If I didn’t live in New York, the city I would live in is Barcelona. I grew up in Mexico so I’m fluent in Spanish, and I love its café culture and the fact that it’s a city that never sleeps. There’s the Palau de la Música Catalana, a place of great beauty, wonderful for listening to music; Gaudí’s Park Güell; the Boqueria food market, a favourite for the sizzling shrimp and seafood paella; and the light and airy Hotel Arts, with Frank Gehry’s enormous fish outside. Most of all, though, I like the people, who are proud but not arrogant. La Boqueria, La Rambla 91 (+3493-318 2584; www.boqueria.info). Hotel Arts, Calle Marina 19-21 (+3493-221 1000; www.hotelartsbarcelona.com). Palau de la Música Catalana, Calle Palau de la Música 4-6 (+3493-295 7200; www.palaumusica.org).
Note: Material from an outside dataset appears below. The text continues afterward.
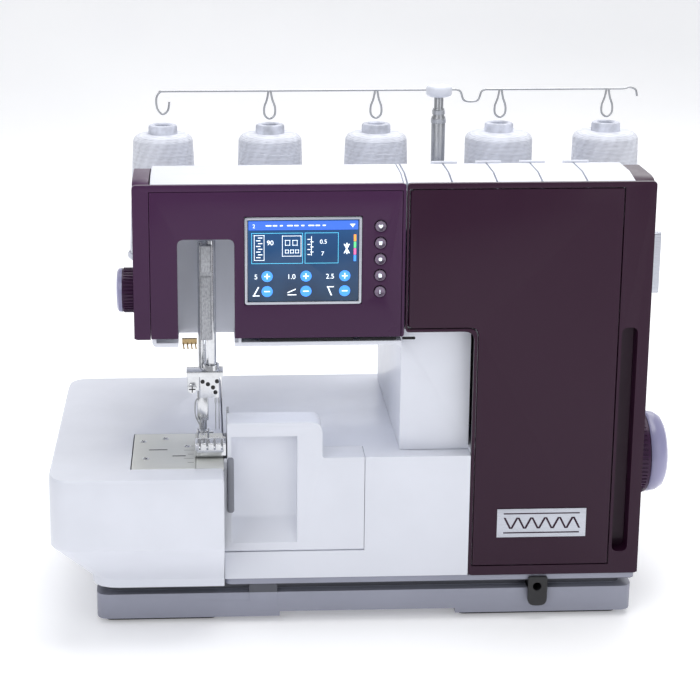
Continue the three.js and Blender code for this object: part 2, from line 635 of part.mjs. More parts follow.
function buildPresser() {
  const lift = groupAt(presserX, presserY, bedHeight);
  const bar = barZ(0, 0, presserBarRadius, 40, casingTop - wall - 15 - bedHeight, 16);
  const ankle = join(alongZ(rectangle(-4.3, 4.3, -3, 5.5, 1), 21, 44), box(-2.8, 2.8, -2.5, 3, 13.2, 22));
  const pin = barX(0, 10.4, 1.1, -5, 8, 12);
  const lug = box(-1.8, 1.8, -2.5, 2.5, 8.6, 15);
  add("presser_bar", join(bar, ankle, pin, lug), chrome, lift);

  const foot = groupAt(presserX, presserY, bedHeight + 10.4);
  const middle = footMiddle - presserX;
  const half = footWidth / 2;
  const front = 0.5 - presserY;
  const rear = front + footLength;
  const sole = alongX(outline([[front, -7.4], [front + 3, -10.1], [0, -10.1], [rear, -8.2], [rear, -6.2],
    [front + 18, -6.2],
    [front + 12, footHeight - 10.4, 1], [front, footHeight - 10.4, 1]]), middle - half, middle + half);
  const ears = [-4.6, 3.2].map((x) => alongX(rectangle(-3, 3, -7, 3, 2), x, x + 1.4));
  const pinHole = barX(0, 0, 1.1 + gap / 2, -12, 12, 12);
  const needleGap = box(-presserX - 0.5, -presserX + 9, needleY - presserY - 4, needleY - presserY + 4, -12,
    4);
  const toeSlots = [-8, -2.5, 3, 8.5].map((x) => box(middle + x - 0.8, middle + x + 0.8, front - 1,
    front + 10, -3, 5));
  add("presser_foot", cut(join(sole, ...ears), pinHole, needleGap, ...toeSlots), chrome, foot);
}

function buildHeadDetails() {
  const railX = -3.5;
  const rail = join(alongZ(rectangle(railX - 4.7, railX + 4.7, 9, 13, 0.6), headBottom - 3,
    needleOpening.top - 6.6),
    alongZ(rectangle(railX - 3.6, railX + 3.6, 7.6, 10, 0.6), headBottom - 3, headBottom + 45.5),
    alongZ(rectangle(railX - 3.6, railX + 3.6, 7.6, 10, 0.6), headBottom + 49, needleOpening.top - 6.6));
  add("needle_rail", rail, steel);
  const lampZ = headBottom - lipDrop;
  add("sewing_lamp", box(24, columnLeft - 42, 16, 40, lampZ - 2.6, lampZ - gap), glass);
  const lever = groupAt(16, bodyDepth - 20, lampZ + 8);
  const handle = join(barX(0, 0, 5, -4, 4, 16), alongX(outline([[-3, 2], [0, -2], [20, -30, 4],
    [40, -30, 3], [40, -25, 2], [22, -25, 3],
    [3, 4]]), -3, 3));
  add("presser_lift_lever", handle, black, lever);
}

// ---------------------------------------------------------------- drive
function buildDrive() {
  const shaft = groupAt(0, shaftY, shaftZ);
  const shaftLeft = 70;
  add("main_shaft", join(barX(0, 0, shaftRadius, shaftLeft, right + wheelWidth - 6, 20),
    barX(0, 0, drivenRadius, beltX - beltWidth / 2, beltX + beltWidth / 2, round)), steel, shaft);
  const wheel = turned([[shaftRadius + 0.3, 1], [wheelRadius - 3, 1], [wheelRadius, 4], [wheelRadius, 19],
    [wheelRadius - 3, 28],
    [wheelRadius - 12, wheelWidth - 1], [shaftRadius + 4, wheelWidth + 0.3],
      [shaftRadius + 0.3, wheelWidth]], 36);
  wheel.rotateY(Math.PI / 2);
  add("handwheel", wheel, plum, shaft, [right + gap, 0, 0]);

  const motor = groupAt(0, shaftY, motorZ);
  const frame = join(barX(0, 0, 28, beltX - 96, beltX - 16, round),
    box(beltX - 88, beltX - 24, -20, 20, bedHeight + wall + 2 * gap - motorZ, -16));
  add("drive_motor", cut(frame, barX(0, 0, 3 + gap, beltX - 40, beltX, 16)), iron, motor);
  const pulley = join(barX(0, 0, 3, beltX - 36, beltX + 6, 16),
    barX(0, 0, motorPulleyRadius, beltX - beltWidth / 2, beltX + beltWidth / 2, 20));
  add("motor_pulley", pulley, steel, motor);

  const loop = (extra) => {
    const shape = new THREE.Shape();
    shape.absarc(0, 0, drivenRadius + extra, Math.PI, 2 * Math.PI, false);
    shape.absarc(0, motorRise, motorPulleyRadius + extra, 0, Math.PI, false);
    shape.closePath();
    return shape;
  };
  const belt = cut(alongX(loop(slack + beltThick), beltX - beltWidth / 2, beltX + beltWidth / 2, 14),
    alongX(loop(slack), beltX - beltWidth, beltX + beltWidth, 14));
  add("drive_belt", belt, rubber, shaft);
}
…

Park Güell, Carrer d’Olot (+3490-220 0302; www.parkguell.cat).
In my fridge you’ll always find lots of fresh pineapple, red grapes, watermelon, mangoes and berries from the Union Square Greenmarket outside my offices. Then there’s sliced turkey; DiPaola’s turkey sausage for making stir-fries; pitchers of freshly brewed Tazo green iced tea; Edy’s fruit popsicles in grapefruit, tangerine and lemon; and the ingredients for making chocolate-chip cookies. Union Square Greenmarket, East 17th Street, New York, NY 10003 (+1212-788 7476). www.dipaolaturkeyfarm.com. www.edys.com. www.tazo.com.
The grooming staples I’m never without are Triple Oxygen + C Energizing Cream by Bliss – at whose spa I have a facial once a year – and Juniper Ridge Big Sur Trail Crew Soap for the bath. Big Sur Trail Soap, $30; www.juniperridge.com.Triple Oxygen + C Energizing Cream, $55; www.blissworld.com.
An indulgence I would never forgo is chef Nobu Matsuhisa’s rock-shrimp tempura. I was introduced to the dish at the Feast of the Many Moons almost 30 years ago and it has been a favourite ever since. It comes with two dipping sauces – one creamy but spicy and the other a light ponzu; I always opt for the latter. www.noburestaurants.com.
If I weren’t doing what I do, I would be a concert pianist. I have played my entire life and love the idea of having incredible skill. And if I weren’t doing that, I’d be a kicker for the Chicago Bears.